TO DO =>
Copy out exactly the lines from the start of the data to the line containing "SEAM_GAP = 0.0003". Include both.

DATA PROVIDED =>

====

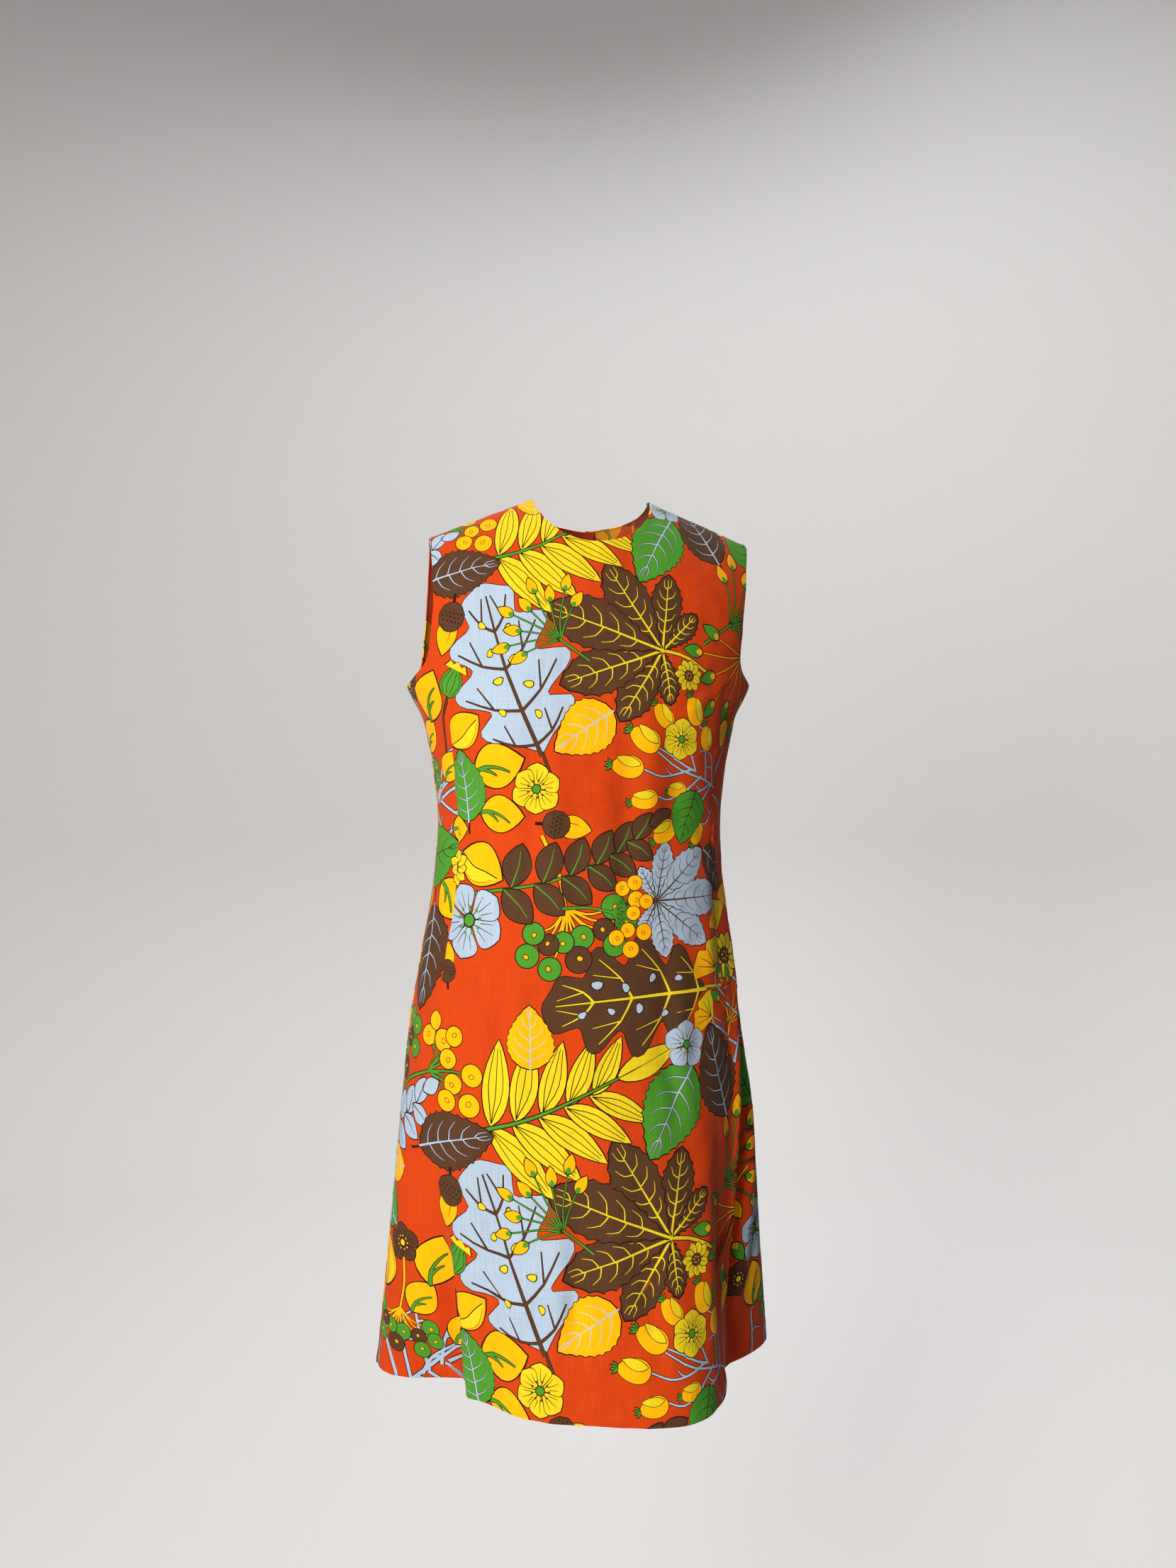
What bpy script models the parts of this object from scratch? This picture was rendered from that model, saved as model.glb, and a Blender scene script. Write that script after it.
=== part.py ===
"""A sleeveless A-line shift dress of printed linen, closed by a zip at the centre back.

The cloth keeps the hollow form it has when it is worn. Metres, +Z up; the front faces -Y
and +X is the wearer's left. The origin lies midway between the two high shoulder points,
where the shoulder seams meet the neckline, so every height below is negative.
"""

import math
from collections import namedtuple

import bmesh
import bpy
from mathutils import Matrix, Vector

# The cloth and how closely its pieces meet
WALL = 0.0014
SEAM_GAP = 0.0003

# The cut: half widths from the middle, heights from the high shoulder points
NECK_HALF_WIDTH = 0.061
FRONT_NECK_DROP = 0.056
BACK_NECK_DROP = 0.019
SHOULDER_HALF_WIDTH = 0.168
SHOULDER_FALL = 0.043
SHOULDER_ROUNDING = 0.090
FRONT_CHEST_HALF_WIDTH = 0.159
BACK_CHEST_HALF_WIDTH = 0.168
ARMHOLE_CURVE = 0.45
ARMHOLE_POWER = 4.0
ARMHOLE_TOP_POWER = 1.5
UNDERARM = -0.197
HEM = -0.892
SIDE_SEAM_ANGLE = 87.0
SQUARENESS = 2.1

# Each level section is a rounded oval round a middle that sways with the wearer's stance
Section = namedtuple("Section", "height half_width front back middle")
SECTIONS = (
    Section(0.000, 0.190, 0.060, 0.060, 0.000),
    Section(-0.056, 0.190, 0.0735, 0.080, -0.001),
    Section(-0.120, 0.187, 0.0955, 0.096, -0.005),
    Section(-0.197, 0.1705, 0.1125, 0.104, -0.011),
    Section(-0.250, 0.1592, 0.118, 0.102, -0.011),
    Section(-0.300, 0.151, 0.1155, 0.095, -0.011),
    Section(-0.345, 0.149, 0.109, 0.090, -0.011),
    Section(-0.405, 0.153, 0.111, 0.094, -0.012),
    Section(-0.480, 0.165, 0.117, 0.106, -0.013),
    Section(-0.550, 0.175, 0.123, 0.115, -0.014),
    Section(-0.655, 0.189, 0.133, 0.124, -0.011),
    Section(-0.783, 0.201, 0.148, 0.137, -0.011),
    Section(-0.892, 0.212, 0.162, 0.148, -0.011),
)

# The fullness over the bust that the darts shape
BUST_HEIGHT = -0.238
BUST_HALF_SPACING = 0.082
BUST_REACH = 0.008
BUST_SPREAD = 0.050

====

ANSWER TO THE PROBLEM =>
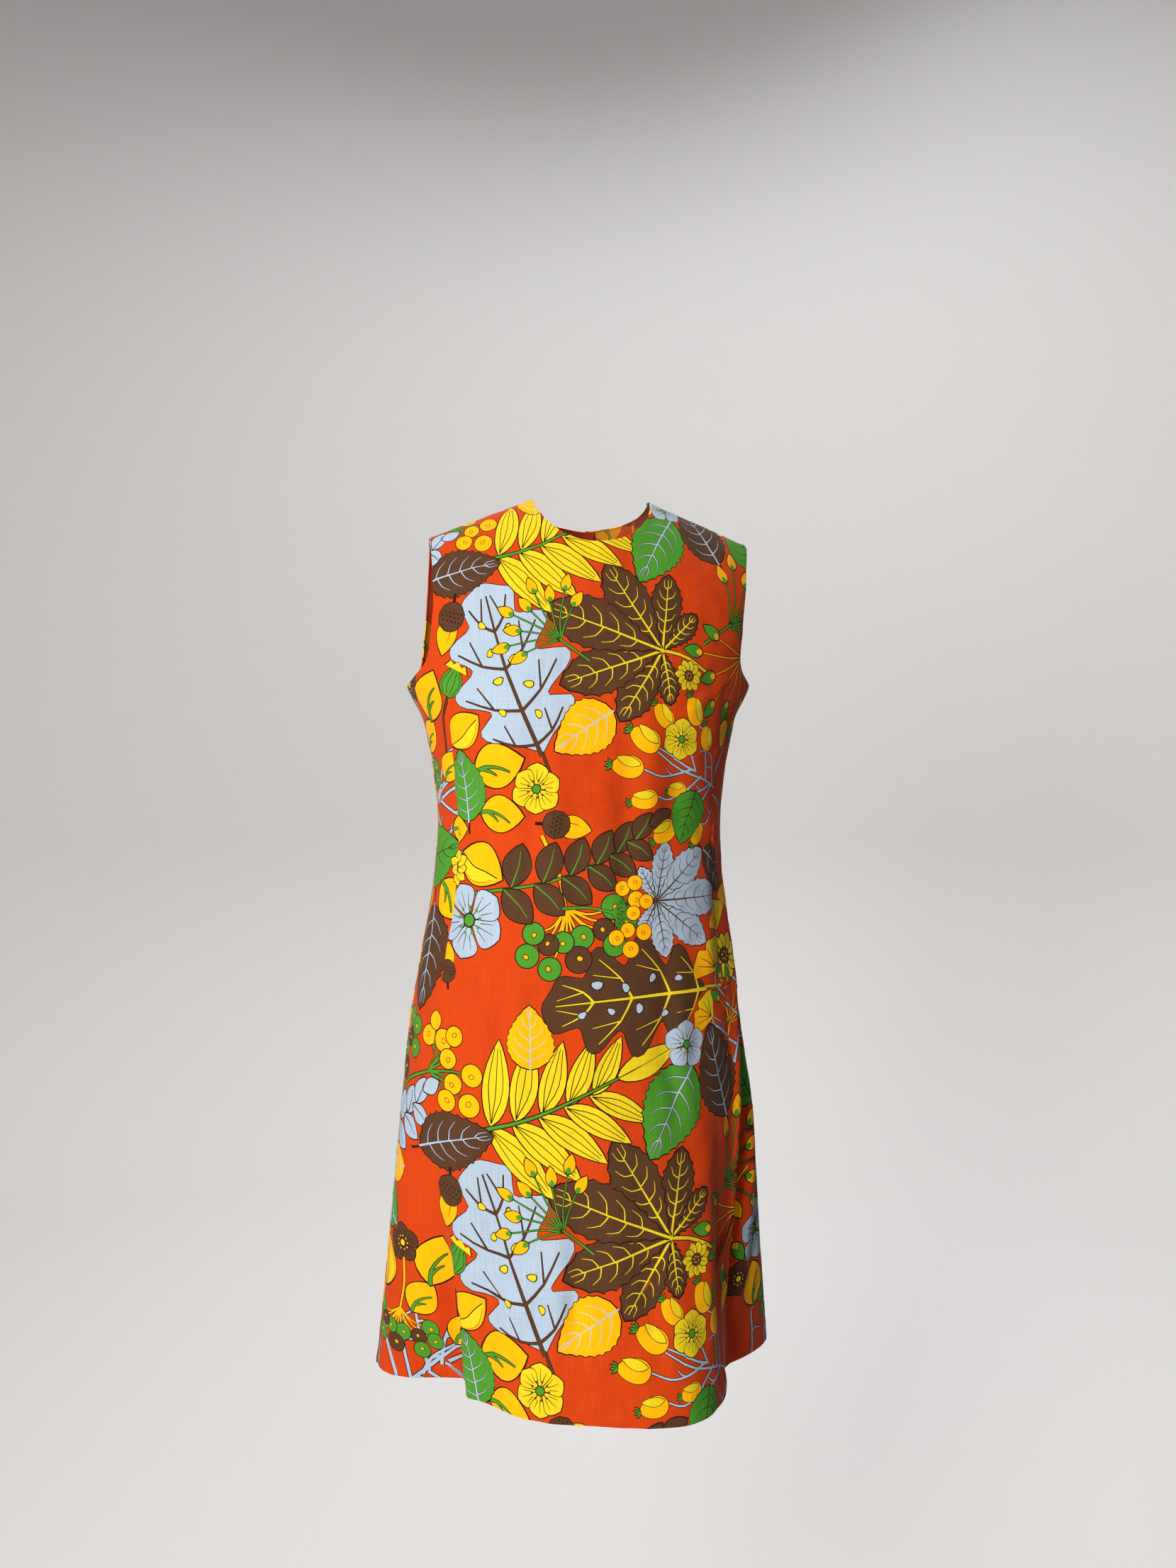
What bpy script models the parts of this object from scratch? This picture was rendered from that model, saved as model.glb, and a Blender scene script. Write that script after it.
=== part.py ===
"""A sleeveless A-line shift dress of printed linen, closed by a zip at the centre back.

The cloth keeps the hollow form it has when it is worn. Metres, +Z up; the front faces -Y
and +X is the wearer's left. The origin lies midway between the two high shoulder points,
where the shoulder seams meet the neckline, so every height below is negative.
"""

import math
from collections import namedtuple

import bmesh
import bpy
from mathutils import Matrix, Vector

# The cloth and how closely its pieces meet
WALL = 0.0014
SEAM_GAP = 0.0003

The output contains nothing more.